Quando empresários brancos se colocam dessa forma, o que está em jogo não é apenas o protagonismo na gestão, mas a própria narrativa de artistas negros na indústria. Esse tipo de comportamento perpetua a ideia de que só se pode alcançar o sucesso se houver uma pessoa branca “descobrindo” ou “tomando a frente” de suas carreiras. Essa prática enfraquece toda uma luta histórica e tenta reforçar a ideia de que sempre será necessária a presença de uma figura branca para legitimar o sucesso. O problema não está no que acontece, mas em como acontece.
É importante lembrar que a descoberta de um talento é uma etapa comum na carreira de qualquer artista, independentemente da cor de sua pele. Portanto, quando essas ações são amplificadas de forma exagerada no caso de artistas negros, o que estamos vendo é a manutenção de uma estrutura de poder desigual. É um sutil retorno à mesma lógica colonial, onde a figura branca é colocada como “salvadora” de pessoas negras, ao invés de parceira de trabalho na caminhada.

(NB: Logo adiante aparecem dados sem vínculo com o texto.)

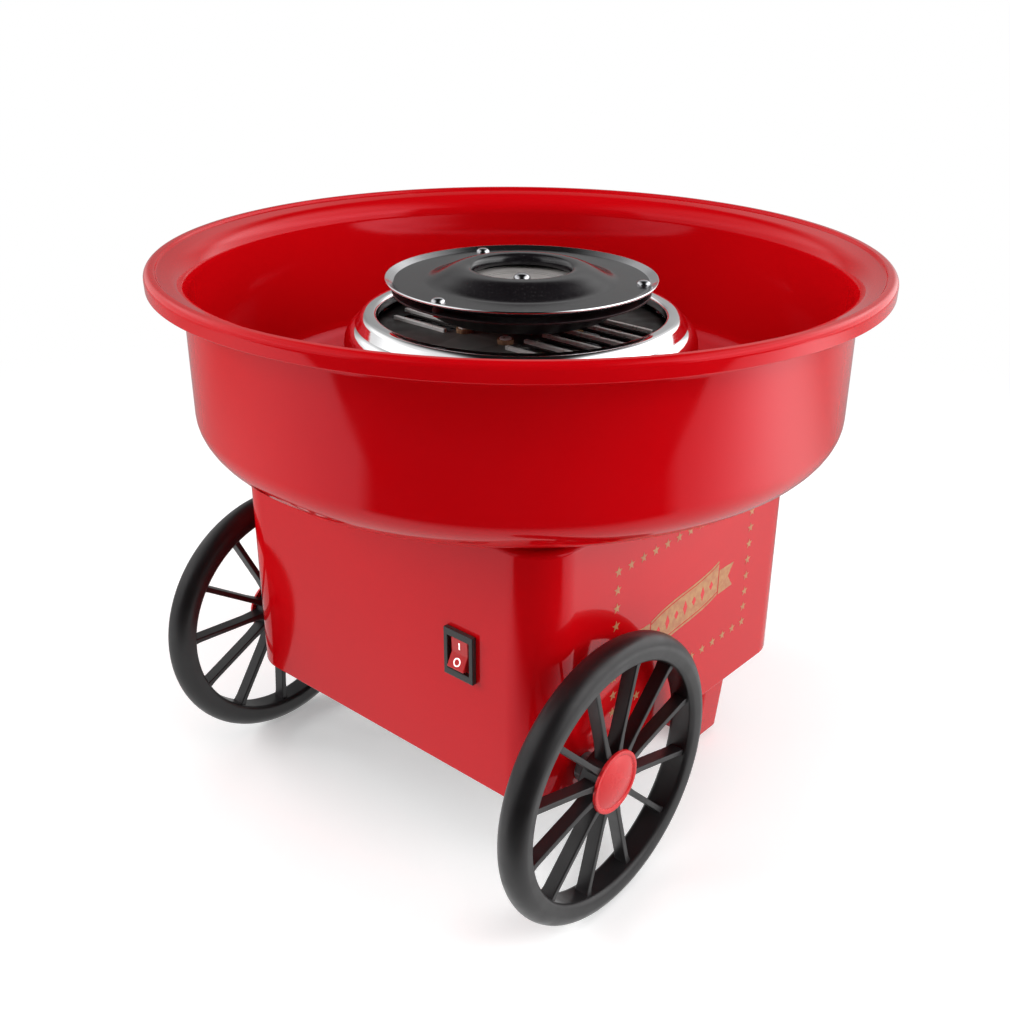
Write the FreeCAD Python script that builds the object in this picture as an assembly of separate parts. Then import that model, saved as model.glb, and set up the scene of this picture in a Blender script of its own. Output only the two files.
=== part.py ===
"""Cotton candy machine on two cart wheels.

Millimetres. X runs across the machine, -Y is the front wall with the switch, +Z is up.
The origin is on the floor, straight under the axis of the bowl and the spinning head.
"""
import FreeCAD, Part
import math
import os

Vector = FreeCAD.Vector
UP = Vector(0, 0, 1)
ACROSS = Vector(1, 0, 0)
BACK = Vector(0, 1, 0)

# Fits
RUNNING_FIT = 0.05
SCREW_FIT = 0.05
PLAY = 0.3

# Base housing
BASE_HALF = 89.0
BASE_BOTTOM = 50.5
BASE_TOP = 160.0
BASE_CORNER = 18.0
BASE_WALL = 2.5
DECK_THICKNESS = 3.0
DECK_HOLE = 56.0
BASE_INNER = BASE_HALF - BASE_WALL
DECK_UNDERSIDE = BASE_TOP - DECK_THICKNESS
CORNER_BOSS = BASE_HALF - 12.5
CORNER_BOSS_RADIUS = 4.5
PILOT_RADIUS = 1.4

# Bottom cover and rear leg
COVER_BOTTOM = 51.5
COVER_TOP = 54.0
LEG_BOTTOM = 2.5
LEG_BACK = BASE_HALF - 17.6
LEG_FRONT = LEG_BACK - 19.6
LEG_HALF_WIDTH = BASE_HALF - 19.0
LEG_DRAFT = 2.5
LEG_WALL = 2.5
ARCH_HALF_WIDTH = LEG_HALF_WIDTH - 30.0
ARCH_TOP = 34.0
ARCH_CORNER = 14.0
LEG_MIDDLE = (LEG_FRONT + LEG_BACK) / 2
LEG_SCREWS_X = (ARCH_HALF_WIDTH + 12.0, ARCH_HALF_WIDTH - 15.0)
PAD_X = LEG_HALF_WIDTH - 9.0
PAD_RADIUS = 5.0
PAD_STUD_RADIUS = 1.8

# Wheels and axle
WHEEL_RADIUS = 60.5
AXLE_Y = 26.3 - BASE_HALF
AXLE_Z = WHEEL_RADIUS
AXLE_RADIUS = 3.0
SPACER_LENGTH = 5.7
SPACER_RADIUS = 6.0
TYRE_HALF_WIDTH = 6.5
TYRE_CROWN = 6.0
TYRE_FLANK = 4.5
TYRE_INNER_HALF = 5.0
SPOKE_COUNT = 12
SPOKE_DEPTH = 6.0
SPOKE_THICKNESS = 2.4
HUB_RADIUS = 11.5
HUB_INNER_FACE = BASE_HALF + SPACER_LENGTH + PLAY
HUB_OUTER_FACE = HUB_INNER_FACE + 9.2
WHEEL_MIDDLE = HUB_INNER_FACE + 6.0
AXLE_HALF_LENGTH = HUB_INNER_FACE + 7.0
HUB_WEB = 4.5
POCKET_RADIUS = 8.5
NUT_RADIUS = 6.5
NUT_THICKNESS = 1.5
CAP_RADIUS = 13.3
CAP_EDGE = 0.9
CAP_DOME = 2.8
RIGHT_WHEEL_PHASE = 15.0
LEFT_WHEEL_PHASE = 3.5

# Bowl
BOWL_TOP = 240.0
BOWL_RIM_RADIUS = 150.0
BOWL_WALL_RADIUS = 136.3
BOWL_FLOOR_RADIUS = 101.3
BOWL_CURVE_HEIGHT = 21.8
BOWL_SHEET = 2.5
BOWL_HOLE = 79.0
COLLAR_HEIGHT = 8.0

# Polished shroud around the heater
SHROUD_RADIUS = 76.0
SHROUD_SHEET = 1.0
SHROUD_FLANGE_INNER = 66.2
SHROUD_FLANGE_THICKNESS = 0.8
SHROUD_ROLL_INNER = 60.5
SHROUD_ROLL_OUTER = 66.5
SHROUD_ROLL_HEIGHT = 5.0
SHROUD_ROLL_CORNER = 1.3
SHROUD_SKIRT = 20.0
SHROUD_NECK_RADIUS = 65.2
SHROUD_NECK = 51.0
SHROUD_TOP = 215.6
SHROUD_SCREW_CIRCLE = 70.5

# Motor plate and what stands on it
PLATE_RADIUS = 65.6
PLATE_THICKNESS = 1.2
PLATE_TOP = BASE_TOP + PLATE_THICKNESS
PLATE_SCREW_CIRCLE = 61.0
PLATE_HOLE = 8.0
VENT_CIRCLE = 50.0
VENT_RADIUS = 4.5
VENT_PLATE_Z = 207.2
VENT_PLATE_THICKNESS = 0.8
VENT_PLATE_RADIUS = 63.5
VENT_PLATE_HOLE = 10.0
VENT_POST_CIRCLE = 59.5
VENT_POST_RADIUS = 3.0
LOUVRE_COUNT = 6
LOUVRE_PITCH = 11.4
LOUVRE_WIDTH = 1.6
LOUVRE_RISE = 1.4
LOUVRE_START = 17.0
LOUVRE_REACH = 55.0
LOUVRE_SLOT = 6.4
VENT_TOP = VENT_PLATE_Z + VENT_PLATE_THICKNESS
HEATER_CIRCLE = 25.5
HEATER_TUBE = 2.2
HEATER_Z = 200.5
HEATER_LEG_ANGLES = (-8.0, 8.0)
HEATER_LEG_BOTTOM = 186.0
HEATER_POST_ANGLES = (63.4, 116.6, 243.4, 296.6)
HEATER_POST_RADIUS = 3.2
HEATER_POST_NECK = 2.2
HEATER_POST_HEAD = 3.4
HEATER_POST_RISE = 1.8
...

Ser aliado é uma coisa, se colocar à frente é outra. Empresários brancos que atuam no gerenciamento de carreiras de artistas negros precisam entender essa distinção, caso contrário, continuarão perpetuando uma dinâmica de poder estruturalmente racista. Em 2023, escrevi um artigo para o POPLine Biz sobre a importância da liderança negra no mercado artístico. Reitero aqui meu respeito ao legado de outros agentes e empresários não-brancos da indústria que vieram antes de mim e aos parceiros da mesma geração, como por exemplo Evandro Fióti, Egnalda Côrtes, Ricardo Silvestre, Eliane Dias, Jorge Velloso e outros. O verdadeiro progresso só acontecerá quando as pessoas negras puderem de fato brilhar em seus próprios espaços, sem a constante sombra do “salvador branco” tomando o crédito por seu sucesso. Apenas assim daremos o primeiro passo para o para um mercado mais justo, e minimamente mais igualitário.